▶ Given instruction: Give back the entire listing verbatim.

Entries with model source code:
..............................

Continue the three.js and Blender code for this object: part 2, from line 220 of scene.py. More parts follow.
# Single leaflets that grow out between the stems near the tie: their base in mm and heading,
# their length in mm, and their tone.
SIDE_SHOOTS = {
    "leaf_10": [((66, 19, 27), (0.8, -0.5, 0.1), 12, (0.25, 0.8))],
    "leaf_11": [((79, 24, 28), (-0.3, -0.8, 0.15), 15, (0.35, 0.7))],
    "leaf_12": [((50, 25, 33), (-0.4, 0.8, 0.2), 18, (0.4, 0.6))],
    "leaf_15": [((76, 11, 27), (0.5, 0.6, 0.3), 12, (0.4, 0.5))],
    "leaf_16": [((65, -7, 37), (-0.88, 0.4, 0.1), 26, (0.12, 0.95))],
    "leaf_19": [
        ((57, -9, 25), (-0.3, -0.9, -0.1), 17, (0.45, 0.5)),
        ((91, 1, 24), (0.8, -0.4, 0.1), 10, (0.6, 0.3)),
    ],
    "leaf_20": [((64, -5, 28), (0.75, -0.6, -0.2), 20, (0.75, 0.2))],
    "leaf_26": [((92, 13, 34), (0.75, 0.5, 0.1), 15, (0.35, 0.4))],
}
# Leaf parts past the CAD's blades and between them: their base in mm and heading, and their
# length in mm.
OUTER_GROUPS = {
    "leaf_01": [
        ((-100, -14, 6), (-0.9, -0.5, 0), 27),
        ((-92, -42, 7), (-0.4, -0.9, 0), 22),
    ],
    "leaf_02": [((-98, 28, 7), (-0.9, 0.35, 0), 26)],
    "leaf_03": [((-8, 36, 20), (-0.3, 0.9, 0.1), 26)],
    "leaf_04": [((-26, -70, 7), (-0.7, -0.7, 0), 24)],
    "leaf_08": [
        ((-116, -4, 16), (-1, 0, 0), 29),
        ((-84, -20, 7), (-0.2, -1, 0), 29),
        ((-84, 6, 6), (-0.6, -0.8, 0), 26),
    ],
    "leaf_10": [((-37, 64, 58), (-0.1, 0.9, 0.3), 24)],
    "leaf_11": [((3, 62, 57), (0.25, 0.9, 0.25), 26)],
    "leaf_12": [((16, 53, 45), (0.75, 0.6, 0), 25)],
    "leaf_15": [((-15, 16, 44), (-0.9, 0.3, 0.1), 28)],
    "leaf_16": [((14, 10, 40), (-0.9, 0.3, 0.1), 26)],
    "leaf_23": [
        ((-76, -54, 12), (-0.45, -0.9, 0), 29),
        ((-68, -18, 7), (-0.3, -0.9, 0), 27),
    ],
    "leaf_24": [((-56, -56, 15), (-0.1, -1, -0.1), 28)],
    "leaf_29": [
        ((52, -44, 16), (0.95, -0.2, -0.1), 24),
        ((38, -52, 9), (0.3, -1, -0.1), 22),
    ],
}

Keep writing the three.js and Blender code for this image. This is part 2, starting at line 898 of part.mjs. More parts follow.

..............................

▶ Result:
Continue the three.js and Blender code for this object: part 2, from line 220 of scene.py. More parts follow.
# Single leaflets that grow out between the stems near the tie: their base in mm and heading,
# their length in mm, and their tone.
SIDE_SHOOTS = {
    "leaf_10": [((66, 19, 27), (0.8, -0.5, 0.1), 12, (0.25, 0.8))],
    "leaf_11": [((79, 24, 28), (-0.3, -0.8, 0.15), 15, (0.35, 0.7))],
    "leaf_12": [((50, 25, 33), (-0.4, 0.8, 0.2), 18, (0.4, 0.6))],
    "leaf_15": [((76, 11, 27), (0.5, 0.6, 0.3), 12, (0.4, 0.5))],
    "leaf_16": [((65, -7, 37), (-0.88, 0.4, 0.1), 26, (0.12, 0.95))],
    "leaf_19": [
        ((57, -9, 25), (-0.3, -0.9, -0.1), 17, (0.45, 0.5)),
        ((91, 1, 24), (0.8, -0.4, 0.1), 10, (0.6, 0.3)),
    ],
    "leaf_20": [((64, -5, 28), (0.75, -0.6, -0.2), 20, (0.75, 0.2))],
    "leaf_26": [((92, 13, 34), (0.75, 0.5, 0.1), 15, (0.35, 0.4))],
}
# Leaf parts past the CAD's blades and between them: their base in mm and heading, and their
# length in mm.
OUTER_GROUPS = {
    "leaf_01": [
        ((-100, -14, 6), (-0.9, -0.5, 0), 27),
        ((-92, -42, 7), (-0.4, -0.9, 0), 22),
    ],
    "leaf_02": [((-98, 28, 7), (-0.9, 0.35, 0), 26)],
    "leaf_03": [((-8, 36, 20), (-0.3, 0.9, 0.1), 26)],
    "leaf_04": [((-26, -70, 7), (-0.7, -0.7, 0), 24)],
    "leaf_08": [
        ((-116, -4, 16), (-1, 0, 0), 29),
        ((-84, -20, 7), (-0.2, -1, 0), 29),
        ((-84, 6, 6), (-0.6, -0.8, 0), 26),
    ],
    "leaf_10": [((-37, 64, 58), (-0.1, 0.9, 0.3), 24)],
    "leaf_11": [((3, 62, 57), (0.25, 0.9, 0.25), 26)],
    "leaf_12": [((16, 53, 45), (0.75, 0.6, 0), 25)],
    "leaf_15": [((-15, 16, 44), (-0.9, 0.3, 0.1), 28)],
    "leaf_16": [((14, 10, 40), (-0.9, 0.3, 0.1), 26)],
    "leaf_23": [
        ((-76, -54, 12), (-0.45, -0.9, 0), 29),
        ((-68, -18, 7), (-0.3, -0.9, 0), 27),
    ],
    "leaf_24": [((-56, -56, 15), (-0.1, -1, -0.1), 28)],
    "leaf_29": [
        ((52, -44, 16), (0.95, -0.2, -0.1), 24),
        ((38, -52, 9), (0.3, -1, -0.1), 22),
    ],
}

Keep writing the three.js and Blender code for this image. This is part 2, starting at line 898 of part.mjs. More parts follow.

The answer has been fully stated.